▸ MATERIAL SHOWN:
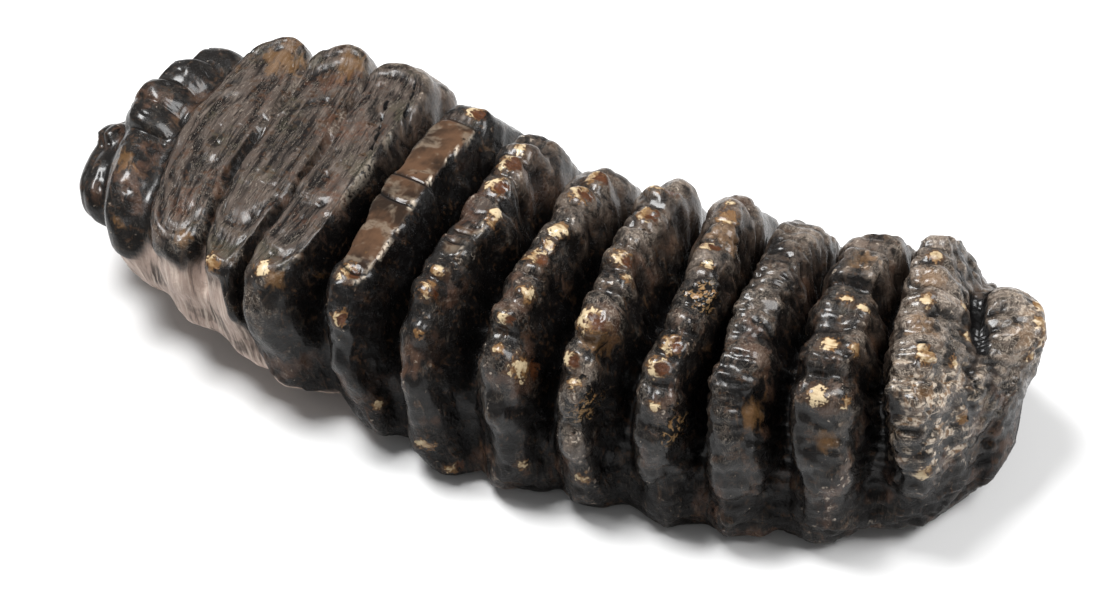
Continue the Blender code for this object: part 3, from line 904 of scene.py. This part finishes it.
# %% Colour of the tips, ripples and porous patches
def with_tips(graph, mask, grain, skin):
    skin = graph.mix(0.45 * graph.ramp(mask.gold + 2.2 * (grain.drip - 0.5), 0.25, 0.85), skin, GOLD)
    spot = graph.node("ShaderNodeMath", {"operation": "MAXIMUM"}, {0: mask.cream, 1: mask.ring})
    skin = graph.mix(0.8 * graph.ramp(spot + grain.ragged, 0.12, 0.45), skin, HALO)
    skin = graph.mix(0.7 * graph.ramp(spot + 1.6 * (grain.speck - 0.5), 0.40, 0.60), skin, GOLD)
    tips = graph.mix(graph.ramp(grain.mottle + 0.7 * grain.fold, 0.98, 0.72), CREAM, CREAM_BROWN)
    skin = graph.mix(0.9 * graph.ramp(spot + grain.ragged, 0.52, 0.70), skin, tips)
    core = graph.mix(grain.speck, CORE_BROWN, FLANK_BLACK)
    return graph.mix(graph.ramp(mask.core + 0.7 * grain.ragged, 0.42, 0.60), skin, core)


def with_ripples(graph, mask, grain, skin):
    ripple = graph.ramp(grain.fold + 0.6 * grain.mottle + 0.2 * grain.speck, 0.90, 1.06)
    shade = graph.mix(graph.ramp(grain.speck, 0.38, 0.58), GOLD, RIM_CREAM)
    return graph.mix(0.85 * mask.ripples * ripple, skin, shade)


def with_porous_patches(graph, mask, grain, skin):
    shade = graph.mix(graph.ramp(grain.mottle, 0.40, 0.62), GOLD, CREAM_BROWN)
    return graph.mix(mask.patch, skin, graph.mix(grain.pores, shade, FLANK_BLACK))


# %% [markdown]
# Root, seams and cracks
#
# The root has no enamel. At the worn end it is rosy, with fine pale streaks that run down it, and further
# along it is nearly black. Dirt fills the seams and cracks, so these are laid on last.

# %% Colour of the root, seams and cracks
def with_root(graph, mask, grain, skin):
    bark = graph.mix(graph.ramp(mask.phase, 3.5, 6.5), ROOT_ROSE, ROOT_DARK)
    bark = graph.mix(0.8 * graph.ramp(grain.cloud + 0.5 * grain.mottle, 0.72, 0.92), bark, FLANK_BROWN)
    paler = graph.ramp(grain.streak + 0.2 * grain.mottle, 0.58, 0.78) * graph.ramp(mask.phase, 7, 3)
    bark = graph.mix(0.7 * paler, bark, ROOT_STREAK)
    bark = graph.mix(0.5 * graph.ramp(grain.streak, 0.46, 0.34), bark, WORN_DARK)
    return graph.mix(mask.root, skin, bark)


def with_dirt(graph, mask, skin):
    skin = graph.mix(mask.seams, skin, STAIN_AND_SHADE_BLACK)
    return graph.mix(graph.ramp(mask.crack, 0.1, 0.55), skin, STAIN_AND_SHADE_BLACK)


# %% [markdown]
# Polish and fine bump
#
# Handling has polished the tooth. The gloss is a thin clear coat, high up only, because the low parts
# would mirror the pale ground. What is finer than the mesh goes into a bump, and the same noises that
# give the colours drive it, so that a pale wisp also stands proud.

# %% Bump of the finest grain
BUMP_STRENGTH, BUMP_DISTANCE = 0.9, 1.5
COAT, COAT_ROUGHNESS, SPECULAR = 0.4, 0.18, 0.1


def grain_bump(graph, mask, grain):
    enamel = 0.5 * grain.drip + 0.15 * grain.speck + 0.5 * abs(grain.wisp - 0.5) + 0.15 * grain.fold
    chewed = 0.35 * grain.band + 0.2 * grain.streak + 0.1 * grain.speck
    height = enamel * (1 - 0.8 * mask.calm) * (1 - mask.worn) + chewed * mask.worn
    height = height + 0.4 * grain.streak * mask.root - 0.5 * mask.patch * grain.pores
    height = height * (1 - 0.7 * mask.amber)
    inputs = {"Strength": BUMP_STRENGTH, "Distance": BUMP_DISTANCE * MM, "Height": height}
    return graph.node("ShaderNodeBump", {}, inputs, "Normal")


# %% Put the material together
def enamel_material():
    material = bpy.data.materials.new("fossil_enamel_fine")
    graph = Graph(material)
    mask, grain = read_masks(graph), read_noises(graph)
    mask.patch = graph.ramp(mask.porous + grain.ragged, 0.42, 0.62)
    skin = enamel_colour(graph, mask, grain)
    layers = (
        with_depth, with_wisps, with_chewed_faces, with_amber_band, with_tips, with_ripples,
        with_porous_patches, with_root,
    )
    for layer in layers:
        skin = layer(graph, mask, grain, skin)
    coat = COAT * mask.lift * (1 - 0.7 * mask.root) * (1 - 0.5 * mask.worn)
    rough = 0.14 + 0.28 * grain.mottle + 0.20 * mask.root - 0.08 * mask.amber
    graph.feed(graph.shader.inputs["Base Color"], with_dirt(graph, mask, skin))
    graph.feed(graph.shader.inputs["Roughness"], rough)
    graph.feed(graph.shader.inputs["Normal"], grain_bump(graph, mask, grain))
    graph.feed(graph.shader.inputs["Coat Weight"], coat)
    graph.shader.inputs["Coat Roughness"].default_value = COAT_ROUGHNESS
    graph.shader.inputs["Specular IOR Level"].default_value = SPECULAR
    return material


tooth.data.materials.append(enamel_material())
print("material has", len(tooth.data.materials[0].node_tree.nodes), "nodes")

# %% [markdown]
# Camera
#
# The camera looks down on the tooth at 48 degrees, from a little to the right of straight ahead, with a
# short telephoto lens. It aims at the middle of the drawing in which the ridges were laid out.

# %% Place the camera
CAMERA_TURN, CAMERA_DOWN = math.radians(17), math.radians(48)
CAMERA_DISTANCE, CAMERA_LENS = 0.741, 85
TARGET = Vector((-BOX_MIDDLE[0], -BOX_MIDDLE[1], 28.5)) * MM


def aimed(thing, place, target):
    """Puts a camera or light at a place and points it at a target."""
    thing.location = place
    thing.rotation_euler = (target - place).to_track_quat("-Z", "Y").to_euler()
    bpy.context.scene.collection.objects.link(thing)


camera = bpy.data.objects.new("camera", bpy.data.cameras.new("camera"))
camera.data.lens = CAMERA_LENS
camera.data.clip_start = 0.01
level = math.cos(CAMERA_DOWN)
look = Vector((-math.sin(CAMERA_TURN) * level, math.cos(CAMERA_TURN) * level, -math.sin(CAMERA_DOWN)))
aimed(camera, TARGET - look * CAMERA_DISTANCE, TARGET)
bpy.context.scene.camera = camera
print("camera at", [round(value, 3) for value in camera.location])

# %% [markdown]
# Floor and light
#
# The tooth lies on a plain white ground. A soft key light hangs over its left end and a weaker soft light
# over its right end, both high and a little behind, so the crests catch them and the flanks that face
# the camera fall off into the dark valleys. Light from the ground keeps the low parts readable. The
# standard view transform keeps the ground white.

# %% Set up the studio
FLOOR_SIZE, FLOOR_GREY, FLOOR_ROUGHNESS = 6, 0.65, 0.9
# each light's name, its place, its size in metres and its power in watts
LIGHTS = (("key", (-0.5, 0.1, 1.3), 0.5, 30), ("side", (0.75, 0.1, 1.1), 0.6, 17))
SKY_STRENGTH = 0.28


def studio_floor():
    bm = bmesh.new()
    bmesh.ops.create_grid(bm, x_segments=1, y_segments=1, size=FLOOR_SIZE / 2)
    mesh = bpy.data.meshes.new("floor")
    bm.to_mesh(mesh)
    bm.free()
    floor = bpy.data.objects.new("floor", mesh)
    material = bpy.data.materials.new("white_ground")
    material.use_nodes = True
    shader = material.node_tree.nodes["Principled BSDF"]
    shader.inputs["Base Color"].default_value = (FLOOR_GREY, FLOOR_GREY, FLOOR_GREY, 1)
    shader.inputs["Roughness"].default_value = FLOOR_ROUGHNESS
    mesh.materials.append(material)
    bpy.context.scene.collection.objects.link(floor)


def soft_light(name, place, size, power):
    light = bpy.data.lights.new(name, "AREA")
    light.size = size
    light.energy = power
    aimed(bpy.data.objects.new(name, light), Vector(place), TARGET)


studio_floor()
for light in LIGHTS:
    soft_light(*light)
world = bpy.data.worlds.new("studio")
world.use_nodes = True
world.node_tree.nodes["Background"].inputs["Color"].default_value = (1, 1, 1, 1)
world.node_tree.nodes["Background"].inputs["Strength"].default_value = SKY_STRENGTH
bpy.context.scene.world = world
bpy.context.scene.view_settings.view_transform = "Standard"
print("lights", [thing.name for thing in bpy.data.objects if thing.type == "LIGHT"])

==

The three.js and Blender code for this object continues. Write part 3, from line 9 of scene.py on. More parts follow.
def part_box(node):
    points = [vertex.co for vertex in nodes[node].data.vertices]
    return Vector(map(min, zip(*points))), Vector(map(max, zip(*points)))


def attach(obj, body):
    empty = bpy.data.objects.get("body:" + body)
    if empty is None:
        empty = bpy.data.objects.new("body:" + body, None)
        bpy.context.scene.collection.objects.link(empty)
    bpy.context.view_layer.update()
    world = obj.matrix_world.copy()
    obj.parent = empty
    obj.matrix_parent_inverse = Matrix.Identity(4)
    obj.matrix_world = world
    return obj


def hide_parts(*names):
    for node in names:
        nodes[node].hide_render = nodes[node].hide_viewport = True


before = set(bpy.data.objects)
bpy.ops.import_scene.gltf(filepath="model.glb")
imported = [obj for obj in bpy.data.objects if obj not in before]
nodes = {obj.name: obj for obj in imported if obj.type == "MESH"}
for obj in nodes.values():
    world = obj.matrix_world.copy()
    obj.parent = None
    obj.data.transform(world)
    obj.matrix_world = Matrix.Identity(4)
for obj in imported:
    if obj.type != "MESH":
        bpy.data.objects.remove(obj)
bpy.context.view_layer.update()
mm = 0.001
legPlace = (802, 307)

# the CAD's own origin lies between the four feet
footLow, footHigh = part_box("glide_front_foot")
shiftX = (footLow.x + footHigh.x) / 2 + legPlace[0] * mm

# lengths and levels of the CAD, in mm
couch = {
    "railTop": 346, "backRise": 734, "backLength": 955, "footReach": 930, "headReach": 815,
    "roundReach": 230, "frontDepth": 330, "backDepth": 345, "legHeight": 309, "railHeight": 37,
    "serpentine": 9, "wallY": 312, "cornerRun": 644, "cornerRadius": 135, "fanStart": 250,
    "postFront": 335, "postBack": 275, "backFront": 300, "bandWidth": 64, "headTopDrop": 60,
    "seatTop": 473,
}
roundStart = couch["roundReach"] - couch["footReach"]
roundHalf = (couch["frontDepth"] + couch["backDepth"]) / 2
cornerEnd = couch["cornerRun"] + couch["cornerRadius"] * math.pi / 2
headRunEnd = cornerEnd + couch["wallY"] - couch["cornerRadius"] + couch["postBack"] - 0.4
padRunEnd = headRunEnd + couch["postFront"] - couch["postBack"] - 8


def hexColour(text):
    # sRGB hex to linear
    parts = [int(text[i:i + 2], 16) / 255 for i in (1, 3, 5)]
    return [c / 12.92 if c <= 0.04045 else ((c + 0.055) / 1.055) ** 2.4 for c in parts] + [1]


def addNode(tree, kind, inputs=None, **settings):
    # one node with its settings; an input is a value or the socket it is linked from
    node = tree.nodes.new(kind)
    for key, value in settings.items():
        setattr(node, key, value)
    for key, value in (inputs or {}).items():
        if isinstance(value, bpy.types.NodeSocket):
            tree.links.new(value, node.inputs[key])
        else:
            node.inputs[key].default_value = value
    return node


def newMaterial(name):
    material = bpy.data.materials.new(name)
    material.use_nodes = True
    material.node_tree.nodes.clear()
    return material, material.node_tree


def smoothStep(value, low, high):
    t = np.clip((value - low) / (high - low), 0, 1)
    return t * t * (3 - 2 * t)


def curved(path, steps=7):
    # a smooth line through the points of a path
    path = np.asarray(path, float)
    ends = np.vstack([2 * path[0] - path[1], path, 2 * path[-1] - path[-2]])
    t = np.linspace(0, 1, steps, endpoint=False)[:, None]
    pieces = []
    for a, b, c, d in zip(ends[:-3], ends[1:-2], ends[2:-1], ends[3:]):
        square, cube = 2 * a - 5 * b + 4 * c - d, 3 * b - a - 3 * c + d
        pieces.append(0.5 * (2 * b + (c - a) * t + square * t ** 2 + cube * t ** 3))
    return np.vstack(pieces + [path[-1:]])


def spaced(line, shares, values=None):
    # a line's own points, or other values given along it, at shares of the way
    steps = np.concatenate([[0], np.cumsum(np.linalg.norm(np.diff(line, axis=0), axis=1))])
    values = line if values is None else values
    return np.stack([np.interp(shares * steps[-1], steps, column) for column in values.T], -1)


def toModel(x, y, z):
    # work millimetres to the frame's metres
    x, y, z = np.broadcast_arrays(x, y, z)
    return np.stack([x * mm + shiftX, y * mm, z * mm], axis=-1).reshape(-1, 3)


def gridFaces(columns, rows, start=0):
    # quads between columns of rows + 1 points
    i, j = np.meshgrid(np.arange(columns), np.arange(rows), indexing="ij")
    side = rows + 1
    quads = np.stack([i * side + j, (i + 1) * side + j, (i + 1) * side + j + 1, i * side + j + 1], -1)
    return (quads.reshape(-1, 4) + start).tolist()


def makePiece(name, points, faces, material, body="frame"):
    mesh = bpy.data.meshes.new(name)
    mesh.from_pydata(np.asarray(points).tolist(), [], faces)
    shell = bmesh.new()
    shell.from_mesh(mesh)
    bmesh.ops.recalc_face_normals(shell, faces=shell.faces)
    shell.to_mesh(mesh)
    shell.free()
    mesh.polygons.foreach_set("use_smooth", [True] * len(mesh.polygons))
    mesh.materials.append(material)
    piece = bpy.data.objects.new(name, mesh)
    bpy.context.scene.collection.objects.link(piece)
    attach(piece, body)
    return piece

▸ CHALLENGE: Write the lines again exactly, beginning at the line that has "nodes[node].hide_render = nodes[node].hide_viewport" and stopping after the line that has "shiftX = (footLow.x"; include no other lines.

▸ WORKED SOLUTION:
        nodes[node].hide_render = nodes[node].hide_viewport = True


before = set(bpy.data.objects)
bpy.ops.import_scene.gltf(filepath="model.glb")
imported = [obj for obj in bpy.data.objects if obj not in before]
nodes = {obj.name: obj for obj in imported if obj.type == "MESH"}
for obj in nodes.values():
    world = obj.matrix_world.copy()
    obj.parent = None
    obj.data.transform(world)
    obj.matrix_world = Matrix.Identity(4)
for obj in imported:
    if obj.type != "MESH":
        bpy.data.objects.remove(obj)
bpy.context.view_layer.update()
mm = 0.001
legPlace = (802, 307)

# the CAD's own origin lies between the four feet
footLow, footHigh = part_box("glide_front_foot")
shiftX = (footLow.x + footHigh.x) / 2 + legPlace[0] * mm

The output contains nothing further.